Some folks said she had bodies buried back there.

If Mudear were to come back, that's where she would come, Betty thought. She was like some strange exotic mixed-up plant herself.

During the day lounging around in her freshly laundered gowns and robes and pajamas giving off noxious fumes like carbon dioxide as she made everyone's life miserable in the house. Then, at night blossoming and exuding oxygen, coming to life and giving off life in her garden outside. She was like a strange jungle plant that had reversed the natural order of the plant world. Betty had even seen her stoop down and take a bit of her garden dirt in her mouth one night.

Betty could see her mother now as she had seen her innumerable nights wandering around in the field of flowers in her nightclothes, barefoot in the summertime and heavy boots in cooler weather, as if gardening were the most natural thing in the world to be doing in the middle of the night.

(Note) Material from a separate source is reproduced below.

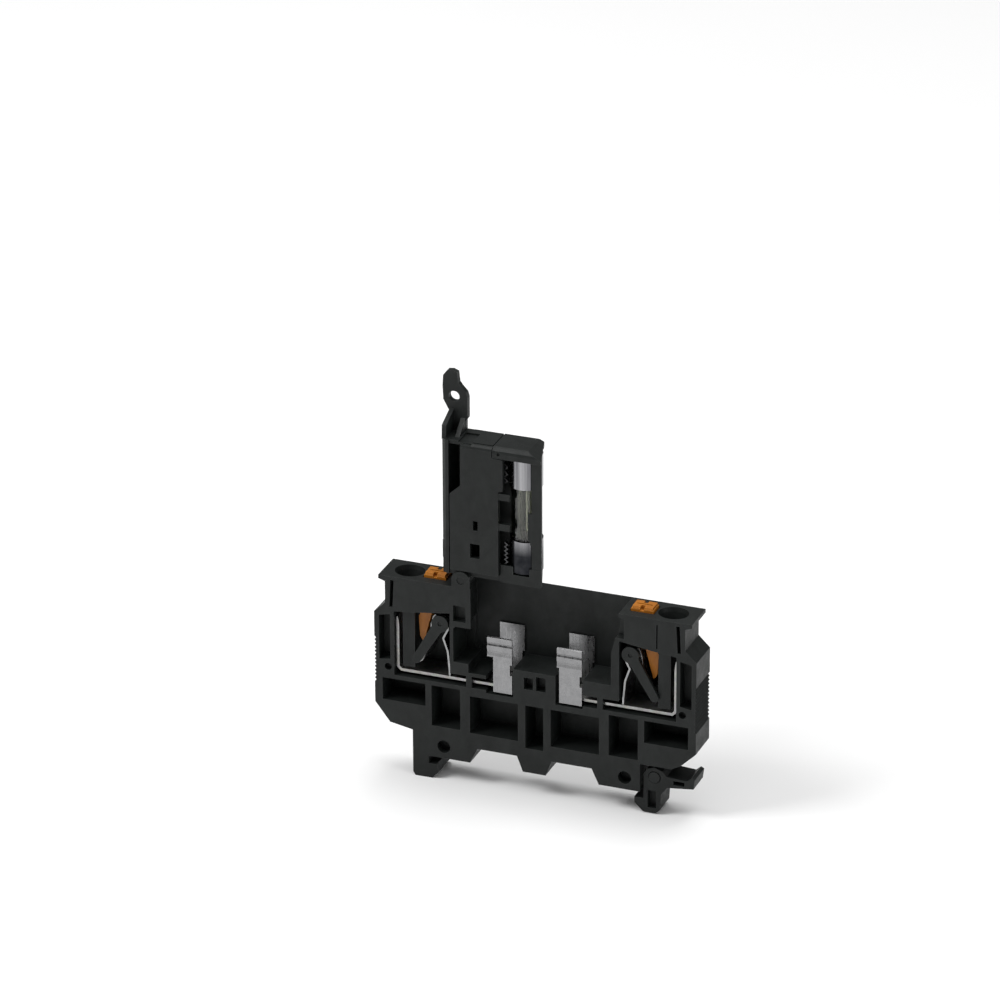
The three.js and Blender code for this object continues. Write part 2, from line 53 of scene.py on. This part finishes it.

For Mudear it was. She had possessed night vision. Extraordinary night vision, as far as Betty could tell. Her night vision extended to seeing at dusk and all the shadings in between when most folks with night vision said it was more difficult to see. Even more unusual, Mudear could not only see in pitch dark as most blessed with the sight could, but she could see just as clearly as day. Mudear could not only make out shapes and figures in the dark, she could see the ants crawling over her vines, the aphids on her roses, the blossoms on her eggplant, the drooping falls on her beard iris. She could see to turn her compost pile and where she left the garden fork she needed for the job leaning against the side of the aluminum storehouse.